それから、タクシーの運転手さんが「お金を落とすところないな」。確かにそうですね。あったからといって、この不景気でどれぐらい落ちたかというのは、話は別なのですが、規制緩和という部分で考えますと、来年は水都大阪2009というイベントの中で、この川沿いの地域でどうしたもの、どういったものが展開できるのか。飲食店でありますとか、あるいは、物販ですね。そういったものの規制緩和等も含めた展開が、まず水都大阪で実験されると思います。そういった実証実験を重ねながら、大阪市の中之島にふさわしい物販なり、飲食という形式がどういうものかというものを、やっぱり探っていきたいという気はしております。あるいはお土産ですよね。やっぱり来ていただいたら、中之島に来ていただいたという、光のルネサンスに参加したという公認のお土産があってもええんかなぁなんていう気もしました。以上でございます。
記者
WTCの話でも、賃料の話なんですけれども、市長は市会のほうで、WTCの社長さんと直接交渉をされるというような姿勢で臨まれるとのことですが、これまでの経過を見ていると、果たして打開できるのかという気もしているのですが、その辺は、見通しみたいなものはあるのでしょうか。
市長
そうですね、実は年内にも調整をと思ったんですけれども、残念ながら、スケジュールが合いませんでした。年明け早々にそういう時期をつかまえて、恐らく私のほうからWTCにお伺いすることになると思います。そしてやはり、大阪市としての予算を組んでおりますので、そのタイムリミットも近付いておりますことから、のんでいただきたいというお話をさせていただきます。それが進まないことには大阪市の予算としても、底をつくわけでございますから。年明けのいつになるかというのは、決まり次第、隠れて行くつもりはございませんので、お知らせするということになると思います。
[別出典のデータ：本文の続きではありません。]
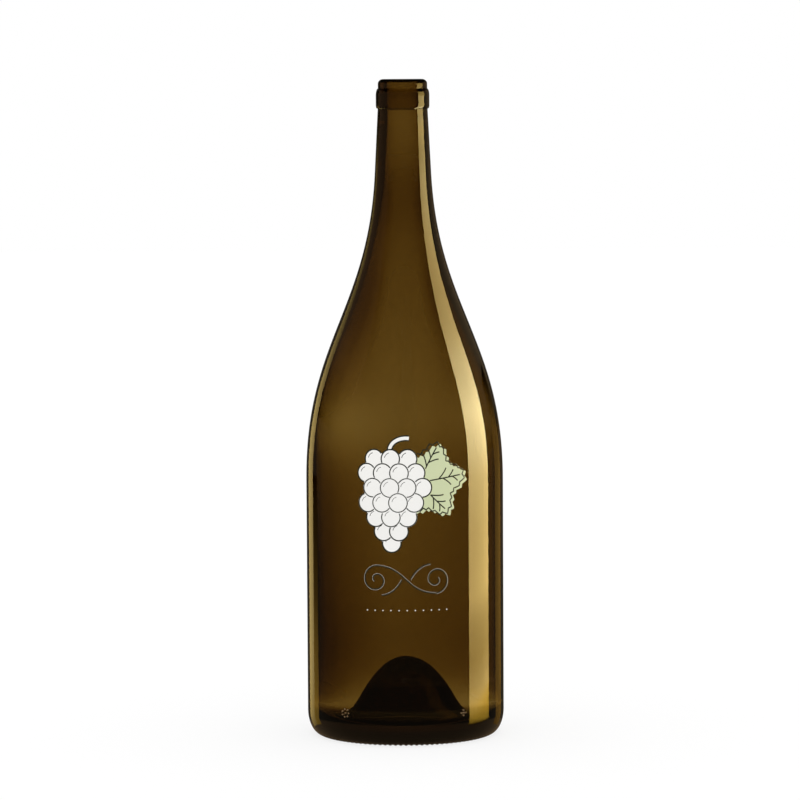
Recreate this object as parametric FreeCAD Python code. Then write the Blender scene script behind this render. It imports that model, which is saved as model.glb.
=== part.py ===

よろしくお願いいたします。
報道担当課長
他にありませんでしょうか。
市長
それじゃ、僕から、一点だけ。いいですか。何か、自分から言うというのは変なんですが。実は、朝に取材を受けましたWTCの鑑定価格の件について、実は午前中の段階では、どういう表現をしたらいいのかという形で、非常にあいまいな、枠、範囲をとった言い方をしておりましたが、その後やはり、ここまで府の数字がはっきり出てきており、大阪市だけが幅を持っていてもということで、これはあくまでも作業中という、まだ最終のはんこをもらった鑑定報告書ではございませんので、作業中の数字であるということを前提に、153億という数字を言わせていただきます。以上、こちらからの押し付けの、何ていうんですか、押し売り的な、数字になりましたが、よろしくお願いします。
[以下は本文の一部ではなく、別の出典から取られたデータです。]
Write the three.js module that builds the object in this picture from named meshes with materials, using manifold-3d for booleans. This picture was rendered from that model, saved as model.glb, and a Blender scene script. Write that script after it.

ありがとうございました。本当に、1年、ありがとうございました。来年、大変な年になるのは自覚しておりますし、そんな中で、私は、ほんまに市の職員、変わりつつあるという実感を持っているのですが、その実感を皆さんにも感じていただけるような、そんな市役所にしていってほしいと、絶えず、職員に、私のほうからはっぱかけます。まだまだ厚遇問題の尾を引いて、いろいろメディアの皆さんに対しては、まず殻に閉じこもるという部分もありますが、「そんな時代やないで」ということを、大きな声で言ってまいりたいと思いますし、また皆さんのほうからも、そういった職員にいろんな形で水を向けていただきたいと思います。区役所、いろんなところ、走っていきます。それと同時に、もちろん市民の中、走っていきますし、来年、どれだけのことができるか。今は非常に希望に満ちた年になるようにという思いをこめて、2008年の幕をゆっくりと引かせていただきたいと思っております。
どうもありがとうございました。